-- Start Supplied data --

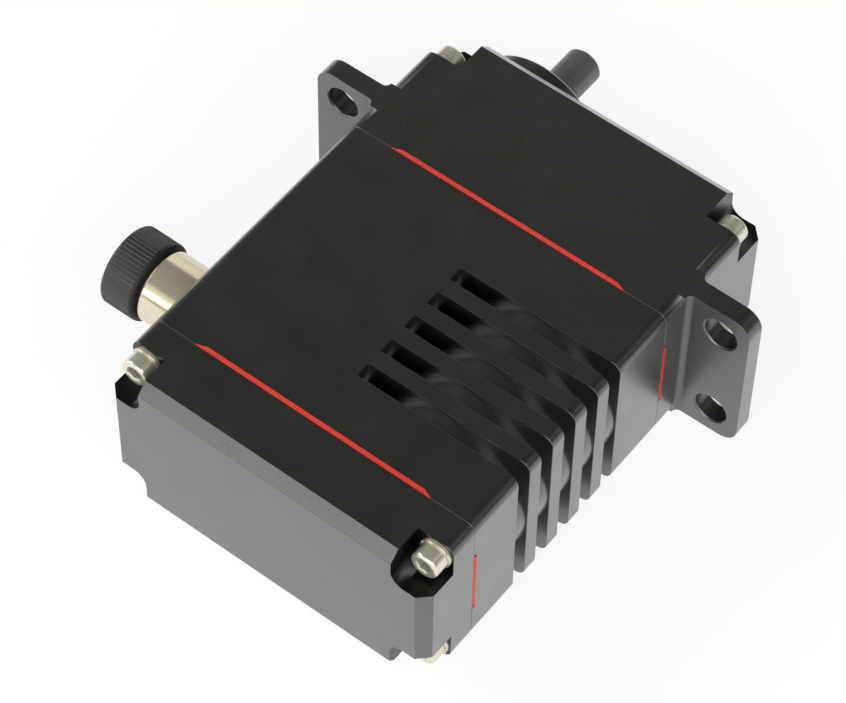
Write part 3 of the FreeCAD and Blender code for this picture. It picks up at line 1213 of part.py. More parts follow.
make_rear_cover()
make_centre_case()
make_output_cover()
make_seals()
make_corner_screws()
make_output_shaft()
make_bearings()
make_gears()
make_idler_axle()
make_motor()
make_electronics()
make_connector()
make_cap()
check_and_export()
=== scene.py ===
"""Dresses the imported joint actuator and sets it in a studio."""

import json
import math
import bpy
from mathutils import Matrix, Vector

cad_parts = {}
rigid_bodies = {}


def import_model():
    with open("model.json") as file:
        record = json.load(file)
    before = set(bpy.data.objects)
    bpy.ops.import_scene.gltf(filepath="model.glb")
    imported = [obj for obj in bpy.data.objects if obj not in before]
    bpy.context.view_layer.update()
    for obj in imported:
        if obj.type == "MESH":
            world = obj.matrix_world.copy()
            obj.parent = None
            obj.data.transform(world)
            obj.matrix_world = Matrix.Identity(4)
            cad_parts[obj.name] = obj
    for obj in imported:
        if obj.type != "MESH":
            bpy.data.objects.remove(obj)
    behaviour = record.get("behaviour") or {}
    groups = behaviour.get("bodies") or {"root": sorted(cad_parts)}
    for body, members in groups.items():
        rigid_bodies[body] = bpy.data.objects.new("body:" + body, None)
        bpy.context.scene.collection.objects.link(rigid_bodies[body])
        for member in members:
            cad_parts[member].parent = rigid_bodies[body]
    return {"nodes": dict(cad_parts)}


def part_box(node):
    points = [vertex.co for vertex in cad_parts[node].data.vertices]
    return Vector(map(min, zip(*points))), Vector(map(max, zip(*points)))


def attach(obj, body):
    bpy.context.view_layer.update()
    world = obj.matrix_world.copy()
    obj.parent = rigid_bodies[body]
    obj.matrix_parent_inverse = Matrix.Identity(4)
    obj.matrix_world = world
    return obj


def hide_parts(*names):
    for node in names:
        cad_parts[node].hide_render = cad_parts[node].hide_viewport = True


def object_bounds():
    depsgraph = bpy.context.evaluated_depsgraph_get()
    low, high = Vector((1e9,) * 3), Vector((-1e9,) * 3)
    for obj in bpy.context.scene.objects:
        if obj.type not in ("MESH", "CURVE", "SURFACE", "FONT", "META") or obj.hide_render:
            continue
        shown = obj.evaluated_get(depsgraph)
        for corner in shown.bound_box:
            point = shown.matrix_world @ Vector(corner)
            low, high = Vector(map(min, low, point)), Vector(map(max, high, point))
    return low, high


bl_info = {
    "name": "Joint actuator",
    "version": (1, 0, 0),
    "blender": (4, 5, 0),
    "location": "3D View > Sidebar > Actuator",
    "description": "Finishes a geared joint actuator and sets it in a pale studio",
    "category": "Object",
}

import bmesh
import bpy
from bpy.props import FloatProperty, FloatVectorProperty, IntProperty, PointerProperty
from mathutils import Euler, Vector

for leftover in list(bpy.data.objects):
    bpy.data.objects.remove(leftover)

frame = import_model()
CAD_BOX = [list(corner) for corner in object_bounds()]

MM = 0.001
ACROSS, ALONG, UP = Vector((1, 0, 0)), Vector((0, 1, 0)), Vector((0, 0, 1))


# ------------------------------------------------
# Sizes and colours that a user may change
# ------------------------------------------------

def length_property(label, note, default):
    """A size in metres."""
    return FloatProperty(name=label, description=note, default=default, min=0.0,
                         subtype="DISTANCE", unit="LENGTH", precision=6)


def colour_property(label, note, default):
    """A colour in linear light."""
    return FloatVectorProperty(name=label, description=note, default=default, size=3,
                               min=0.0, max=1.0, subtype="COLOR")


def share_property(label, note, default):
    """A share from none to all."""
    return FloatProperty(name=label, description=note, default=default, min=0.0, max=1.0,
                         subtype="FACTOR")


class HousingLook(bpy.types.PropertyGroup):
    """Black anodised sections and the red seals between them."""

    edge_round: length_property("Edge rounding", "Deburred edge of the sections", 0.06 * MM)
    grain: length_property("Grain", "Size of the blasted grain", 0.16 * MM)
    # Lighter edges: partly bare metal rubbed through, partly a painted glint
    wear: share_property("Wear", "Bare metal along the edges", 0.22)
    colour: colour_property("Anodising", "Colour of the sections", (0.108, 0.109, 0.114))
    # Colour of the rubbed edges, which also stands in for the glint of light on them
    edge_wear_glint_colour: colour_property("Worn edge", "Metal under the anodising", (0.42, 0.41, 0.37))
    roughness: share_property("Roughness", "Gloss of the sections", 0.32)
    seal_colour: colour_property("Seal", "Colour of the seals", (0.93, 0.045, 0.03))
    seal_swell: length_property("Seal swell", "How far a seal swells from its groove", 0.075 * MM)
    notch: length_property("Notch", "Side of a corner notch", 6.0 * MM)
    notch_rounding: length_property("Notch rounding", "Inner rounding of a notch", 2.2 * MM)
    # Painted shade: how much darker the colour is made inside the corner notches
    notch_painted_shade: share_property("Notch painted shade", "Deeper black in the corner notches", 0.78)


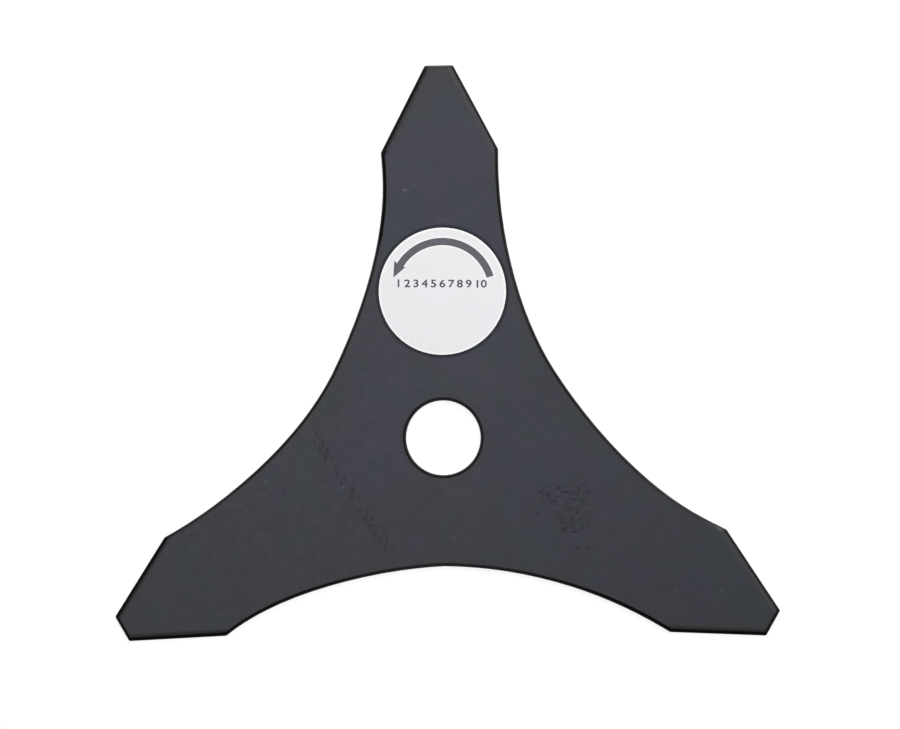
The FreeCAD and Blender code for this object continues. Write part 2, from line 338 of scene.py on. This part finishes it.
    # painted shadow: a thin dark line where the sticker's edge meets the paint
    d_lab = T.math("SUBTRACT", T.vec("LENGTH", T.join(T.math("SUBTRACT", x, LX), T.math("SUBTRACT", y, LY), 0.0)), LR)
    label_edge_shadow = T.math("MAXIMUM", T.math("MULTIPLY", T.ramp(d_lab, 1.40, 0.75), 0.42), T.math("MULTIPLY", T.ramp(d_lab, 0.55, 0.10), 0.80))
    label_edge_shadow = T.math("MULTIPLY", label_edge_shadow, T.ramp(z, 1.0, 1.4))
    base = T.scale_colour(base, T.math("SUBTRACT", 1.0, label_edge_shadow))
    # painted shade on the rims and upright edges: nearly black, with fine shear lines
    shear = T.noise(T.join(T.math("MULTIPLY", x, 3.0), T.math("MULTIPLY", y, 3.0), T.math("MULTIPLY", z, 0.35)), 1.0, 3.0, 0.6)
    edge_col = T.scale_colour((0.0040, 0.0038, 0.0036), T.ramp(shear, 0.3, 0.7, 0.75, 1.25))
    dark = T.math("MAXIMUM", rim, wall)
    base = T.mix(T.math("MAXIMUM", painted_rim_shade, wall), base, T.mix(wall, edge_col, T.scale_colour((0.0105, 0.0105, 0.0112), T.ramp(shear, 0.3, 0.7, 0.7, 1.3))))
    # the upper arm's blunt end is lighter along its rim
    tip_rim_lighter = T.math("MULTIPLY", T.ramp(y, 126.55, 126.95), T.ramp(z, 0.6, 1.1))
    base = T.mix(tip_rim_lighter, base, (0.085, 0.083, 0.080))
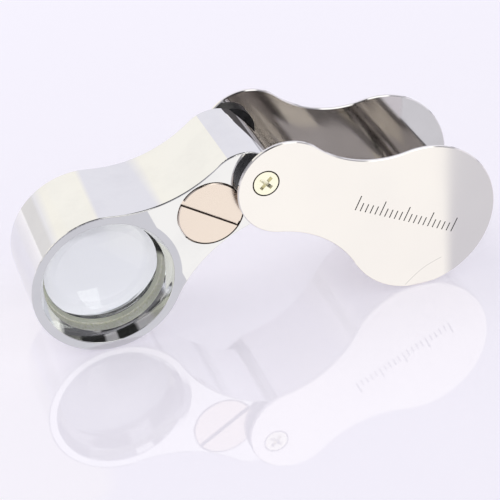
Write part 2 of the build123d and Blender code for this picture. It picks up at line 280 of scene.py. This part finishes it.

-- End Supplied data --

Objective:
Begin with the line that has "make_gears()" in the listing above and end after the line that has "obj.data.transform(world)"; output those lines exactly.

Response:
make_gears()
make_idler_axle()
make_motor()
make_electronics()
make_connector()
make_cap()
check_and_export()
=== scene.py ===
"""Dresses the imported joint actuator and sets it in a studio."""

import json
import math
import bpy
from mathutils import Matrix, Vector

cad_parts = {}
rigid_bodies = {}


def import_model():
    with open("model.json") as file:
        record = json.load(file)
    before = set(bpy.data.objects)
    bpy.ops.import_scene.gltf(filepath="model.glb")
    imported = [obj for obj in bpy.data.objects if obj not in before]
    bpy.context.view_layer.update()
    for obj in imported:
        if obj.type == "MESH":
            world = obj.matrix_world.copy()
            obj.parent = None
            obj.data.transform(world)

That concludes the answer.